TO BE DONE
Restate, word for word, all of the material shown below.

================================

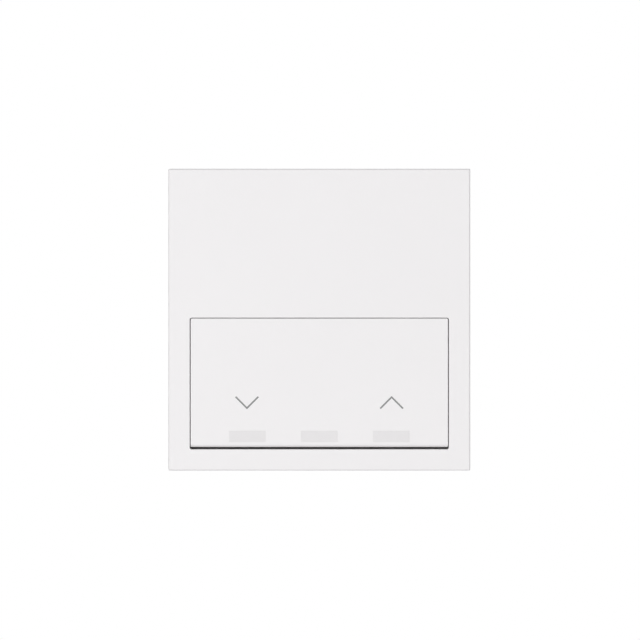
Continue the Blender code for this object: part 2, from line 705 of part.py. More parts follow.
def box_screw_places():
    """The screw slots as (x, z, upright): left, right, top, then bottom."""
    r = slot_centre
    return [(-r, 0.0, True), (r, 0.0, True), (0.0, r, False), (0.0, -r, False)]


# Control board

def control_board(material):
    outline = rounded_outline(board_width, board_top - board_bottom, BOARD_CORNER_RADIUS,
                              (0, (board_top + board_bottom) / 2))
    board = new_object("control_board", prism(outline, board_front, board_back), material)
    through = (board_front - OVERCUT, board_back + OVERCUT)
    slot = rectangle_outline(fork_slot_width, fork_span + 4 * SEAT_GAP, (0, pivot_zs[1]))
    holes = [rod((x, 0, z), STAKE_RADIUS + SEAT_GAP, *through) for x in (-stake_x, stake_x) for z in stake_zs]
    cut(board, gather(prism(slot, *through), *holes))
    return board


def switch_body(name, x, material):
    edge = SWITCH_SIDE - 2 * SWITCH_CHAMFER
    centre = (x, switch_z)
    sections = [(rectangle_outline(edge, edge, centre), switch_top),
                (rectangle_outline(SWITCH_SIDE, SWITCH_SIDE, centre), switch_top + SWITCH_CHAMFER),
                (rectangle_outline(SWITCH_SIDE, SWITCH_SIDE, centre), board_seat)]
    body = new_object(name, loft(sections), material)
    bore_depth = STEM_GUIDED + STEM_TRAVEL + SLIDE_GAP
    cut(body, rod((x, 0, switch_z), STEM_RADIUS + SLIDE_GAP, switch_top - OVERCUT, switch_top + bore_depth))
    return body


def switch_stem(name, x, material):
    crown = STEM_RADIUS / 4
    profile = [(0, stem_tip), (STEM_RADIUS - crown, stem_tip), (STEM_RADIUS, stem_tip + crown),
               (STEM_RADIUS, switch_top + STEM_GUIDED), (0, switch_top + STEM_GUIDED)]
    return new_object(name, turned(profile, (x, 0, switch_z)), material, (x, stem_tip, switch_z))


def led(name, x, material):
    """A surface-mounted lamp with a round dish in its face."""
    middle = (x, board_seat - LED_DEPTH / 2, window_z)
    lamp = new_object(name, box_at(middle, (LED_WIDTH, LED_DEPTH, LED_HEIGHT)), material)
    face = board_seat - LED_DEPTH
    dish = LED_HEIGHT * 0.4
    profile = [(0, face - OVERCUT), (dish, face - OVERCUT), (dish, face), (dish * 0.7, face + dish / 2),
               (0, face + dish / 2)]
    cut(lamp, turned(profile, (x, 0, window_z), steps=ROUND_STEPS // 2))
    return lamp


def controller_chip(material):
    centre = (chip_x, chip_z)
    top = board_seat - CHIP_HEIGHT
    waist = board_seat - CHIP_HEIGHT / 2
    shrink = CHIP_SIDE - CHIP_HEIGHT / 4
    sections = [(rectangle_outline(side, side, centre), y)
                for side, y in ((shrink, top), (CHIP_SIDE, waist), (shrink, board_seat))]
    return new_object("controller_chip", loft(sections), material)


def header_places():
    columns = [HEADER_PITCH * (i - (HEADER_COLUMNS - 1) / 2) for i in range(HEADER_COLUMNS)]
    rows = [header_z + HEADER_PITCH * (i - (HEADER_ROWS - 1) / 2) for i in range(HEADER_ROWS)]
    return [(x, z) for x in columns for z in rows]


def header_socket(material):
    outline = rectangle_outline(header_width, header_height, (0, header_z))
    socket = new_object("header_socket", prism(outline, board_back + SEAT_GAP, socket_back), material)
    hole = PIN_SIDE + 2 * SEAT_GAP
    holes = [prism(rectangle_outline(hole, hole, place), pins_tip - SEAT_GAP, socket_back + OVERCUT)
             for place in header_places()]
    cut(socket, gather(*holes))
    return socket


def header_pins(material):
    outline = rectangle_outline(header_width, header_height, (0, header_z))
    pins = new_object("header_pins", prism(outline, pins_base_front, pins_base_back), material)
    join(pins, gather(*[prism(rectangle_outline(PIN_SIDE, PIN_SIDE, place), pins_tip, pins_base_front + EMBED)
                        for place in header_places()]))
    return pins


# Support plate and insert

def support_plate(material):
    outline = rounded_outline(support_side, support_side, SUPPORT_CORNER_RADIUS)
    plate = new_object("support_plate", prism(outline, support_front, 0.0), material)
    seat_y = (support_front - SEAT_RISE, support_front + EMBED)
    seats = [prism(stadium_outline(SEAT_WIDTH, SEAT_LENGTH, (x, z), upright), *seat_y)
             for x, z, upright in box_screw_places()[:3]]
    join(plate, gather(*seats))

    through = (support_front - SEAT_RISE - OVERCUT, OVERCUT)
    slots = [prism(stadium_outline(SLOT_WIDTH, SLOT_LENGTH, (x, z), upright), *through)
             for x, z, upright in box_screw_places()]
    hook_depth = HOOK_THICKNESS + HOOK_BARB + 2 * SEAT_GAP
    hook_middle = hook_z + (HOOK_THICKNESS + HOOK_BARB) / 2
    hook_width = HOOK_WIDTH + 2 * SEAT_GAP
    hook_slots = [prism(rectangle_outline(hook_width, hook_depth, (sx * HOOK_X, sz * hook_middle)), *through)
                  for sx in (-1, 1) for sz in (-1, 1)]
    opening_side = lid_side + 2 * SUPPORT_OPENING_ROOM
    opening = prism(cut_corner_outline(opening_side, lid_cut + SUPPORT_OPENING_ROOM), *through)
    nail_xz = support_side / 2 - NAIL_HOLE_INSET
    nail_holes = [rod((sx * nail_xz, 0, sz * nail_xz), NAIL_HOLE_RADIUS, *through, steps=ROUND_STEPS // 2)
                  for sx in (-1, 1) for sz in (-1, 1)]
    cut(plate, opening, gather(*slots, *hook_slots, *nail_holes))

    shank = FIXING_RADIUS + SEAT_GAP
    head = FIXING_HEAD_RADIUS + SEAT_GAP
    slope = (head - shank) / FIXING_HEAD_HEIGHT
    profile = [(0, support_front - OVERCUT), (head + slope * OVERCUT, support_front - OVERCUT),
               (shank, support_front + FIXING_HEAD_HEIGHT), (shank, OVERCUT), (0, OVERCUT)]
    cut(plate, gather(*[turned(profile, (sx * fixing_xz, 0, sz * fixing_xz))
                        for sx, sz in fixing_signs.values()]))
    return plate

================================

EXERCISE SOLUTION
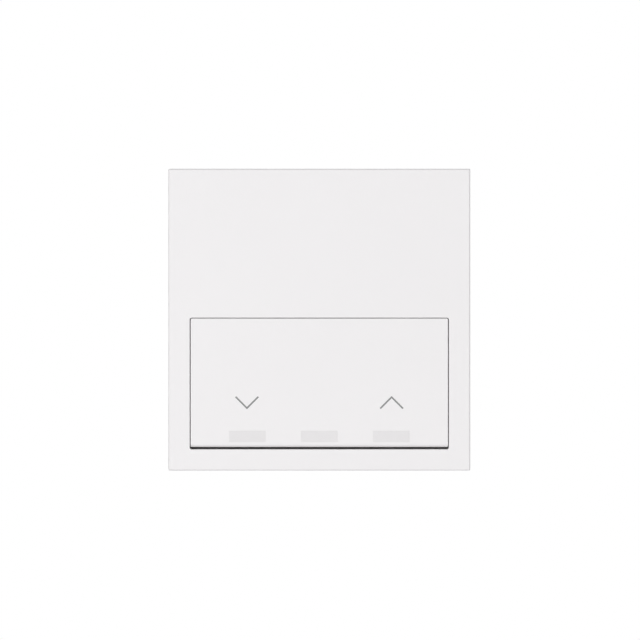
Continue the Blender code for this object: part 2, from line 705 of part.py. More parts follow.
def box_screw_places():
    """The screw slots as (x, z, upright): left, right, top, then bottom."""
    r = slot_centre
    return [(-r, 0.0, True), (r, 0.0, True), (0.0, r, False), (0.0, -r, False)]


# Control board

def control_board(material):
    outline = rounded_outline(board_width, board_top - board_bottom, BOARD_CORNER_RADIUS,
                              (0, (board_top + board_bottom) / 2))
    board = new_object("control_board", prism(outline, board_front, board_back), material)
    through = (board_front - OVERCUT, board_back + OVERCUT)
    slot = rectangle_outline(fork_slot_width, fork_span + 4 * SEAT_GAP, (0, pivot_zs[1]))
    holes = [rod((x, 0, z), STAKE_RADIUS + SEAT_GAP, *through) for x in (-stake_x, stake_x) for z in stake_zs]
    cut(board, gather(prism(slot, *through), *holes))
    return board


def switch_body(name, x, material):
    edge = SWITCH_SIDE - 2 * SWITCH_CHAMFER
    centre = (x, switch_z)
    sections = [(rectangle_outline(edge, edge, centre), switch_top),
                (rectangle_outline(SWITCH_SIDE, SWITCH_SIDE, centre), switch_top + SWITCH_CHAMFER),
                (rectangle_outline(SWITCH_SIDE, SWITCH_SIDE, centre), board_seat)]
    body = new_object(name, loft(sections), material)
    bore_depth = STEM_GUIDED + STEM_TRAVEL + SLIDE_GAP
    cut(body, rod((x, 0, switch_z), STEM_RADIUS + SLIDE_GAP, switch_top - OVERCUT, switch_top + bore_depth))
    return body


def switch_stem(name, x, material):
    crown = STEM_RADIUS / 4
    profile = [(0, stem_tip), (STEM_RADIUS - crown, stem_tip), (STEM_RADIUS, stem_tip + crown),
               (STEM_RADIUS, switch_top + STEM_GUIDED), (0, switch_top + STEM_GUIDED)]
    return new_object(name, turned(profile, (x, 0, switch_z)), material, (x, stem_tip, switch_z))


def led(name, x, material):
    """A surface-mounted lamp with a round dish in its face."""
    middle = (x, board_seat - LED_DEPTH / 2, window_z)
    lamp = new_object(name, box_at(middle, (LED_WIDTH, LED_DEPTH, LED_HEIGHT)), material)
    face = board_seat - LED_DEPTH
    dish = LED_HEIGHT * 0.4
    profile = [(0, face - OVERCUT), (dish, face - OVERCUT), (dish, face), (dish * 0.7, face + dish / 2),
               (0, face + dish / 2)]
    cut(lamp, turned(profile, (x, 0, window_z), steps=ROUND_STEPS // 2))
    return lamp


def controller_chip(material):
    centre = (chip_x, chip_z)
    top = board_seat - CHIP_HEIGHT
    waist = board_seat - CHIP_HEIGHT / 2
    shrink = CHIP_SIDE - CHIP_HEIGHT / 4
    sections = [(rectangle_outline(side, side, centre), y)
                for side, y in ((shrink, top), (CHIP_SIDE, waist), (shrink, board_seat))]
    return new_object("controller_chip", loft(sections), material)


def header_places():
    columns = [HEADER_PITCH * (i - (HEADER_COLUMNS - 1) / 2) for i in range(HEADER_COLUMNS)]
    rows = [header_z + HEADER_PITCH * (i - (HEADER_ROWS - 1) / 2) for i in range(HEADER_ROWS)]
    return [(x, z) for x in columns for z in rows]


def header_socket(material):
    outline = rectangle_outline(header_width, header_height, (0, header_z))
    socket = new_object("header_socket", prism(outline, board_back + SEAT_GAP, socket_back), material)
    hole = PIN_SIDE + 2 * SEAT_GAP
    holes = [prism(rectangle_outline(hole, hole, place), pins_tip - SEAT_GAP, socket_back + OVERCUT)
             for place in header_places()]
    cut(socket, gather(*holes))
    return socket


def header_pins(material):
    outline = rectangle_outline(header_width, header_height, (0, header_z))
    pins = new_object("header_pins", prism(outline, pins_base_front, pins_base_back), material)
    join(pins, gather(*[prism(rectangle_outline(PIN_SIDE, PIN_SIDE, place), pins_tip, pins_base_front + EMBED)
                        for place in header_places()]))
    return pins


# Support plate and insert

def support_plate(material):
    outline = rounded_outline(support_side, support_side, SUPPORT_CORNER_RADIUS)
    plate = new_object("support_plate", prism(outline, support_front, 0.0), material)
    seat_y = (support_front - SEAT_RISE, support_front + EMBED)
    seats = [prism(stadium_outline(SEAT_WIDTH, SEAT_LENGTH, (x, z), upright), *seat_y)
             for x, z, upright in box_screw_places()[:3]]
    join(plate, gather(*seats))

    through = (support_front - SEAT_RISE - OVERCUT, OVERCUT)
    slots = [prism(stadium_outline(SLOT_WIDTH, SLOT_LENGTH, (x, z), upright), *through)
             for x, z, upright in box_screw_places()]
    hook_depth = HOOK_THICKNESS + HOOK_BARB + 2 * SEAT_GAP
    hook_middle = hook_z + (HOOK_THICKNESS + HOOK_BARB) / 2
    hook_width = HOOK_WIDTH + 2 * SEAT_GAP
    hook_slots = [prism(rectangle_outline(hook_width, hook_depth, (sx * HOOK_X, sz * hook_middle)), *through)
                  for sx in (-1, 1) for sz in (-1, 1)]
    opening_side = lid_side + 2 * SUPPORT_OPENING_ROOM
    opening = prism(cut_corner_outline(opening_side, lid_cut + SUPPORT_OPENING_ROOM), *through)
    nail_xz = support_side / 2 - NAIL_HOLE_INSET
    nail_holes = [rod((sx * nail_xz, 0, sz * nail_xz), NAIL_HOLE_RADIUS, *through, steps=ROUND_STEPS // 2)
                  for sx in (-1, 1) for sz in (-1, 1)]
    cut(plate, opening, gather(*slots, *hook_slots, *nail_holes))

    shank = FIXING_RADIUS + SEAT_GAP
    head = FIXING_HEAD_RADIUS + SEAT_GAP
    slope = (head - shank) / FIXING_HEAD_HEIGHT
    profile = [(0, support_front - OVERCUT), (head + slope * OVERCUT, support_front - OVERCUT),
               (shank, support_front + FIXING_HEAD_HEIGHT), (shank, OVERCUT), (0, OVERCUT)]
    cut(plate, gather(*[turned(profile, (sx * fixing_xz, 0, sz * fixing_xz))
                        for sx, sz in fixing_signs.values()]))
    return plate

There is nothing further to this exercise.